Common mistakes to avoid (they cost time and can cause injury)

  • Cutting live branches where it’s not allowed: Many parks restrict cutting vegetation. Confirm local rules before you pack a saw.
  • Using a saw where an axe is safer: For splitting, a saw isn’t the tool. It can be tempting to improvise, but it’s how accidents happen.
  • Storing it wet: Folding a wet blade into a handle is a corrosion recipe.
  • Overbuying: A giant saw sounds capable, but if you hate carrying it, you won’t bring it, and capability you leave at home is wasted.

If you’re planning longer trips or remote travel, consider carrying a small first-aid kit and brushing up on basic wound care. For any serious injury risk planning, it’s reasonable to seek training from qualified outdoor safety instructors.

Key takeaways and a simple recommendation

  • Match blade length to typical wood size, not the biggest piece you might see once a year.
  • Prioritize a trustworthy lock and a handle that stays comfortable when you’re tired.
  • Use pull strokes and stable support to reduce binding and speed up cutting.

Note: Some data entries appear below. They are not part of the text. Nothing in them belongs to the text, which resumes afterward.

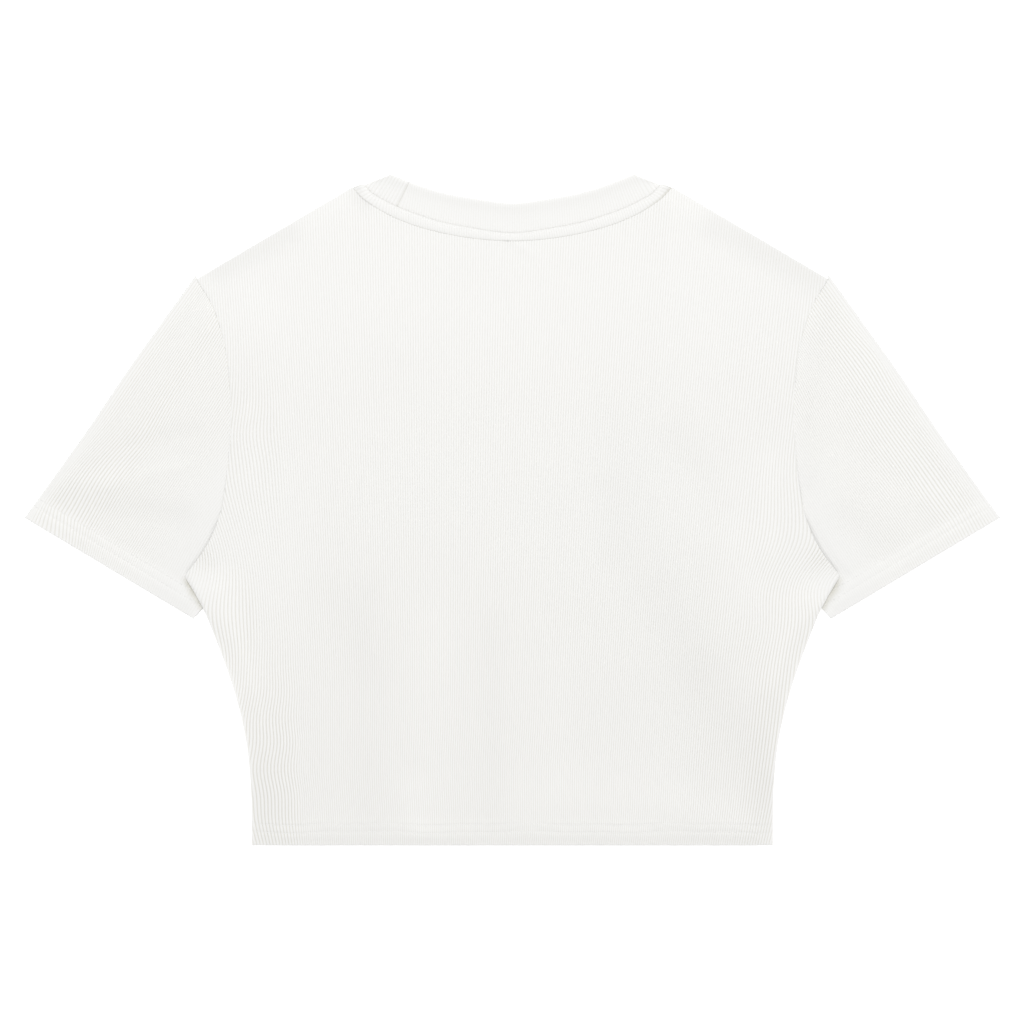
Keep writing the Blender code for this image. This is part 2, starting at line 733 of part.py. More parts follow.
def sleeve_point(q, place, side, upper, layers, raised):
    """A point of the sleeve's tube, in its upper or lower layer, so many layers in from the outside.

    side is 1 for the right sleeve and -1 for the left, and place is given for the right one.
    """
    x, y = place
    distance = min(q, 1 - q) * CUFF_WIDTH
    across = unit(np.subtract(CUFF_OUTER, CUFF_INNER)) * (1 if q < 0.5 else -1)
    near = np.clip(1 - distance / SLEEVE_ROLL, 0.0, 1.0)
    if upper:
        flat_z = sleeve_height(side * x, y) - layers * WALL
    else:
        flat_z = TUCKED_LIFT * tucked(x, y) + layers * WALL
    z = FOLD_Z + (flat_z - FOLD_Z) * math.sqrt(max(0.0, 1 - near**2))
    z += RIB_HEIGHT * raised * (1 - near)
    moved = np.array([x, y]) - across * WALL * near * min(layers, 1)
    return [side * moved[0], moved[1], z]


def sleeve_ring(ribbed):
    """Round the tube from its top fold, down the upper layer and back along the lower one.

    Each entry is (q, whether it is in the upper layer, how far a rib is raised there).
    """
    first = 0.4 / CUFF_WIDTH
    edge = [0.0, first, 2.0 / CUFF_WIDTH, SLEEVE_ROLL / CUFF_WIDTH]
    plain = edge + list(np.linspace(0.08, 0.92, 17)) + [1 - q for q in reversed(edge)]
    upper = [(q, True, 0) for q in plain]
    if ribbed:
        steps = np.linspace(0.0, 1.0, 2 * RIBS_ACROSS_SLEEVE + 1)
        ribs = [(w * (1 + 0.2 * (1 - w)), True, i % 2) for i, w in enumerate(steps)]
        ribs = [rib for rib in ribs if 1.5 * first < rib[0] < 1 - 1.5 * first]
        upper = upper[:2] + ribs + upper[-2:]
    return upper + [(q, False, 0) for q in plain[-2:0:-1]]


def make_sleeve(name, side):
    cloth = Cloth()

    def tube(ring, inside):
        lines = []
        for q, upper, raised in ring:
            line = []
            for place, layers in sleeve_rows(q, inside):
                thin = 1 + (layers - 1) * (1 - tucked(*place))
                line.append(sleeve_point(q, place, side, upper, thin if inside else 0, raised))
            lines.append(line)
        numbers = [row + [row[0]] for row in cloth.add(list(zip(*lines)))]
        cloth.skin(numbers)
        return numbers

    outer_ring = sleeve_ring(ribbed=True)
    inner_ring = sleeve_ring(ribbed=False)
    outer = tube(outer_ring, inside=False)
    inner = tube(inner_ring, inside=True)
    for end in (0, -1):
        join_rings(cloth, outer[end], inner[end], outer_ring, inner_ring)
    cloth.make(name)


def join_rings(cloth, outer, inner, outer_ring, inner_ring):
    """The tube's end face: each layer from fold to fold."""
    outer_turn = sum(entry[1] for entry in outer_ring) - 1
    inner_turn = sum(entry[1] for entry in inner_ring) - 1
    cloth.join(outer[: outer_turn + 1], inner[: inner_turn + 1])
    cloth.join(outer[outer_turn:], inner[inner_turn:])


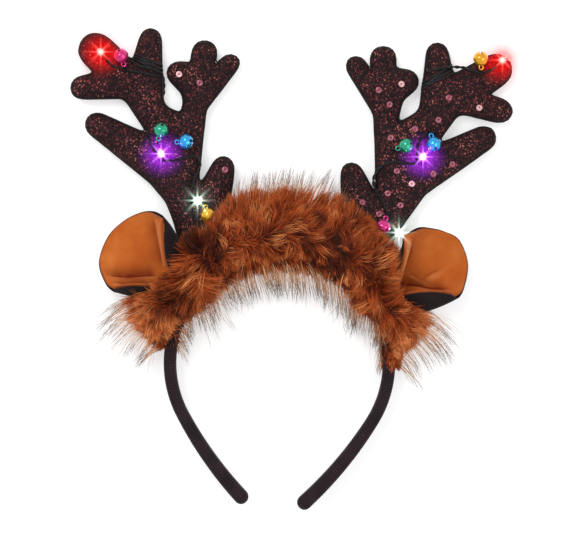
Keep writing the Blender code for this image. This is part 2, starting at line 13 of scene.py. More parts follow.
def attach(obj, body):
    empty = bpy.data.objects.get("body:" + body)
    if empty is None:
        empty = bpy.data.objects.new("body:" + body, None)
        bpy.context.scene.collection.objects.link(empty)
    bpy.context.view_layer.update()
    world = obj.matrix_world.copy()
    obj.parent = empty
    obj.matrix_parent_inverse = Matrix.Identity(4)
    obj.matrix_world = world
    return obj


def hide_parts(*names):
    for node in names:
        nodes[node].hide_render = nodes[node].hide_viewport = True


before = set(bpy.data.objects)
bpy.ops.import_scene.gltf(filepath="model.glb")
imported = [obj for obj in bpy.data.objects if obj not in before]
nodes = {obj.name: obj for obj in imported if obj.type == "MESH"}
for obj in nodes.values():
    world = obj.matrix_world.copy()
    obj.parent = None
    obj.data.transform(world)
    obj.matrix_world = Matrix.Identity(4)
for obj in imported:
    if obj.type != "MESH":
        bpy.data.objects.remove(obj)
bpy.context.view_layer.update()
mm = 0.001
print("frame loaded")

# Places shared by several pieces
head = Vector((0, -55.46, 13)) * mm  # middle of the crown's arc, at the band's mid height
antlerLean = math.radians(2)
antlerFrame = Matrix.Translation(head) @ Matrix.Rotation(-antlerLean, 4, "X")
antlerUp = antlerFrame.to_3x3() @ Vector((0, 0, 1))  # out of the antlers' front
upWay = np.array(antlerUp)
sides = (("left", -1), ("right", 1))

# Camera, straight above as the headband lies
view = {"distance": 1.5, "span": 0.336, "centre": (1 * mm, 2 * mm), "roll": 2.1, "frame": (569, 540)}

cameraData = bpy.data.cameras.new("camera")
camera = bpy.data.objects.new("camera", cameraData)
bpy.context.collection.objects.link(camera)
camera.location = (*view["centre"], view["distance"])
camera.rotation_euler = (0, 0, math.radians(view["roll"]))
width, height = view["frame"]
cameraData.lens = cameraData.sensor_width * view["distance"] / (view["span"] * width / height)
bpy.context.scene.camera = camera


# Small helpers


def linear(code):
    shares = [int(code[place:place + 2], 16) / 255 for place in (1, 3, 5)]
    return [c / 12.92 if c <= 0.04045 else ((c + 0.055) / 1.055) ** 2.4 for c in shares] + [1]


def addNode(tree, kind, settings, links=None):
    node = tree.nodes.new(kind)
    for key, value in settings.items():
        if isinstance(key, str) and hasattr(node, key):
            setattr(node, key, value)
        else:
            node.inputs[key].default_value = value
    for key, socket in (links or {}).items():
        tree.links.new(socket, node.inputs[key])
    return node


def startMaterial(name, settings):
    material = bpy.data.materials.new(name)
    material.use_nodes = True
    shader = material.node_tree.nodes["Principled BSDF"]
    for key, value in settings.items():
        shader.inputs[key].default_value = value
    return material, material.node_tree, shader


def setRamp(node, stops):
    ramp = node.color_ramp
    while len(ramp.elements) > 1:
        ramp.elements.remove(ramp.elements[0])
    ramp.elements[0].position, ramp.elements[0].color = stops[0][0], linear(stops[0][1])
    for place, code in stops[1:]:
        ramp.elements.new(place).color = linear(code)


def addPiece(name, mesh, material, replaced=()):
    piece = bpy.data.objects.new(name, mesh)
    bpy.context.collection.objects.link(piece)
    mesh.materials.clear()
    mesh.materials.append(material)
    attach(piece, "root")
    if replaced:
        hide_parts(*replaced)
    return piece


def toMesh(bm, name, smooth=True):
    bmesh.ops.recalc_face_normals(bm, faces=bm.faces)
    for face in bm.faces:
        face.smooth = smooth
    mesh = bpy.data.meshes.new(name)
    bm.to_mesh(mesh)
    bm.free()
    return mesh


def modified(shape, modifiers):
    # the mesh of a mesh or curve with modifiers applied, each a type and its settings
    helper = bpy.data.objects.new("helper", shape)
    bpy.context.collection.objects.link(helper)
    for kind, settings in modifiers:
        modifier = helper.modifiers.new(kind, kind)
        for key, value in settings.items():
            setattr(modifier, key, value)
    bpy.context.view_layer.update()
    made = bpy.data.meshes.new_from_object(helper.evaluated_get(bpy.context.evaluated_depsgraph_get()))
    bpy.data.objects.remove(helper)
    return made


def placed(solid, middle, way):
    # a copy of a piece made along +Y, stood at a place on an antler
    across = way.cross(antlerUp).normalized()
    turn = Matrix((across, way, across.cross(way))).transposed().to_4x4()
    mesh = solid.copy()
    mesh.transform(Matrix.Translation(middle) @ turn)
    return mesh


def edgesIn(parts):
    return [part for part in parts if isinstance(part, bmesh.types.BMEdge)]


def vertsIn(parts):
    return [part for part in parts if isinstance(part, bmesh.types.BMVert)]


def cutLoops(mesh, point, normal):
    # closed lines of points where a plane cuts a mesh
    bm = bmesh.new()
    bm.from_mesh(mesh)
    whole = bm.verts[:] + bm.edges[:] + bm.faces[:]
    edges = set(edgesIn(bmesh.ops.bisect_plane(bm, geom=whole, plane_co=point, plane_no=normal)["geom_cut"]))
    loops = []
    while edges:
        edge = edges.pop()
        line = [edge.verts[0], edge.verts[1]]
        while True:
            following = next((e for e in line[-1].link_edges if e in edges), None)
            if following is None:
                break
            edges.discard(following)
            line.append(following.other_vert(line[-1]))
        loops.append(np.array([v.co for v in line[:-1]]))
    bm.free()
    return loops


def rounded(loop, times):
    # a closed line of points, smoothed
    for _ in range(times):
        loop = (np.roll(loop, 1, axis=0) + 2 * loop + np.roll(loop, -1, axis=0)) / 4
    return loop


def tubes(name, lines, radius, closed=False):
    # round tubes along lines of points, in one mesh
    curve = bpy.data.curves.new(name, "CURVE")
    curve.dimensions = "3D"
    curve.bevel_depth = radius
    curve.bevel_resolution = 1
    curve.use_fill_caps = True
    for points in lines:
        line = curve.splines.new("POLY")
        line.points.add(len(points) - 1)
        line.points.foreach_set("co", np.c_[points, np.ones(len(points))].ravel())
        line.use_cyclic_u = closed
    made = modified(curve, [])
    made.name = name
    made.shade_smooth()
    return made


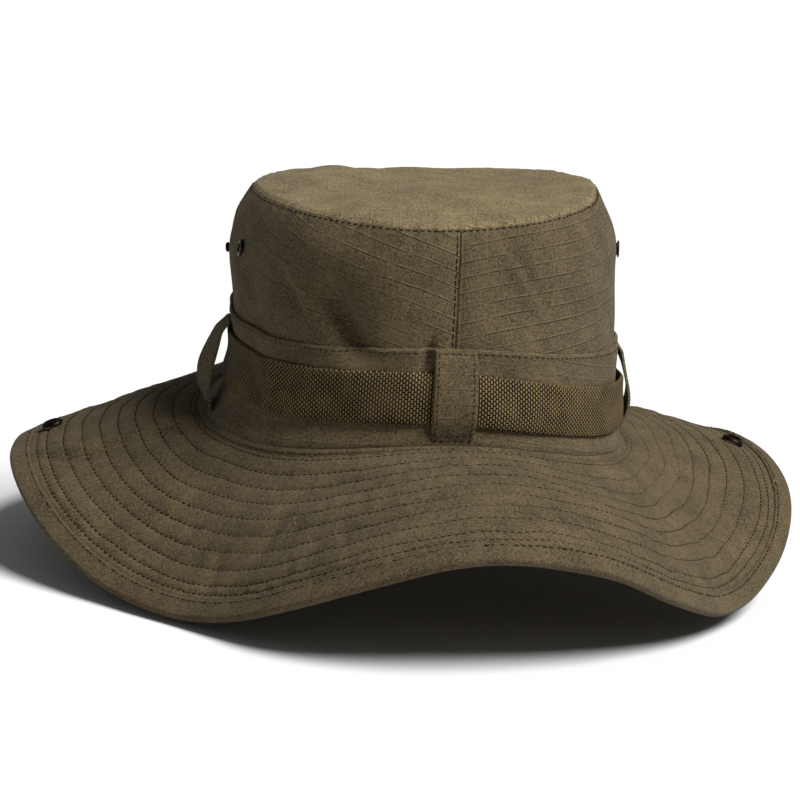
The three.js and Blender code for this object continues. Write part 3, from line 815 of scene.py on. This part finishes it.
def keeper_loop(name):
    """A folded strap over the webbing, sewn down at the band's top edge and at the brim seam."""
    middle = math.radians(LOOP_TURN[name])
    bowed = LOOP_BOW[name] > 2
    low = 0.6
    high = float(band_top(middle)) - (4.5 if bowed else 0.3)
    stretch = math.hypot(HEAD_HALF_WIDTH * math.cos(middle), HEAD_HALF_LENGTH * math.sin(middle))
    half_turn = LOOP_WIDTH / 2 / stretch
    across = edged(9, 0.07)
    up = edged(44, 0.02)
    angle = middle + (2 * across - 1)[:, None] * half_turn
    height = low + up[None, :] * (high - low)
    from_sides = np.minimum(across, 1 - across)[:, None] * LOOP_WIDTH
    edge = np.minimum(from_sides, np.minimum(up, 1 - up)[None, :] * (high - low))
    tilt = LOOP_TILT[name] * (2 * across - 1)[:, None] * np.sin(math.pi * up)[None, :]
    cup = 0.5 * (2 * across - 1)[:, None] ** 2 * bowed + tilt
    base = CLOTH + 2 * GAP + LOOP_CLEARANCE + loop_lift(name, up)[None, :] + cup
    outer = crown_point(angle, height / crown_height(angle), base + LOOP_THICKNESS * bulge(edge, 0.9))
    inner = crown_point(angle, height / crown_height(angle), base)
    places = np.broadcast_arrays((across * LOOP_WIDTH)[:, None], (up * (high - low))[None, :])
    places = np.stack(places, -1)
    piece = shell(f"keeper_loop_{name}", outer, inner, (places, places), BAND_CLOTH)
    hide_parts(f"keeper_loop_{name}")
    finished(piece, "crown")
    rows = []
    for share in (0.1, 0.9):
        line_angle = np.full(60, middle + (2 * share - 1) * half_turn)
        line_share = np.linspace(0.04, 0.96, 60)
        line_height = low + line_share * (high - low)
        off = CLOTH + 2 * GAP + LOOP_CLEARANCE + loop_lift(name, line_share) + LOOP_THICKNESS
        off = off + LOOP_TILT[name] * (2 * share - 1) * np.sin(math.pi * line_share)
        rows.append(strap_line(line_angle, line_height, off))
    for share in (0.06, 0.12, 0.96):
        line_angle = middle + np.linspace(-0.93, 0.93, 20) * half_turn
        line_height = np.full(20, low + share * (high - low))
        off = CLOTH + 2 * GAP + LOOP_CLEARANCE + loop_lift(name, share) + LOOP_THICKNESS
        rows.append(strap_line(line_angle, line_height, off))
    sewn = stitches(f"keeper_loop_{name}_stitches", rows, THREAD_PAINTED_SHADE, pitch=2.4, length=1.8, width=0.42)
    finished(sewn, "crown")
    if name in SIDES:
        for part in (piece, sewn):
            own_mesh(part)


def strap_line(angle, height, off):
    out = outward(angle)
    normals = np.concatenate([out, np.zeros((len(angle), 1))], -1)
    return crown_point(angle, height / crown_height(angle), off), normals


def crown_stitches():
    around = full_turn(720)
    rows = [crown_line(around, band_top(around) - 1.7, GAP + CLOTH + 0.35)]
    sewn = stitches("outer_band_stitches", rows, THREAD_PAINTED_SHADE)
    finished(sewn, "crown")
    seam = [crown_line(around, crown_height(around) - 1.3, -0.1)]
    for middle in (0, math.pi):
        at = np.linspace(0.42, 0.97, 120)
        angle = np.full(120, middle - 1.4 / MEAN_RADIUS)
        seam.append(strap_line(angle, at * crown_height(angle), -0.2))
    sewn = stitches("crown_seam_stitches", seam, THREAD_PAINTED_SHADE)
    finished(sewn, "crown")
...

If you want one practical default for most U.S. campers and hikers in 2026, a well-built folding saw in the 7–9 inch range with a strong lock and comfortable grip is the safest bet, then fine-tune from there based on whether you mostly cut dry deadwood or greener material. If your next trip includes frequent blowdown clearing or group firewood processing, moving up a size can make sense.

Pick your category from the table, shortlist two or three reputable options, and if possible test the lock and grip in person. That small step usually matters more than chasing the newest release.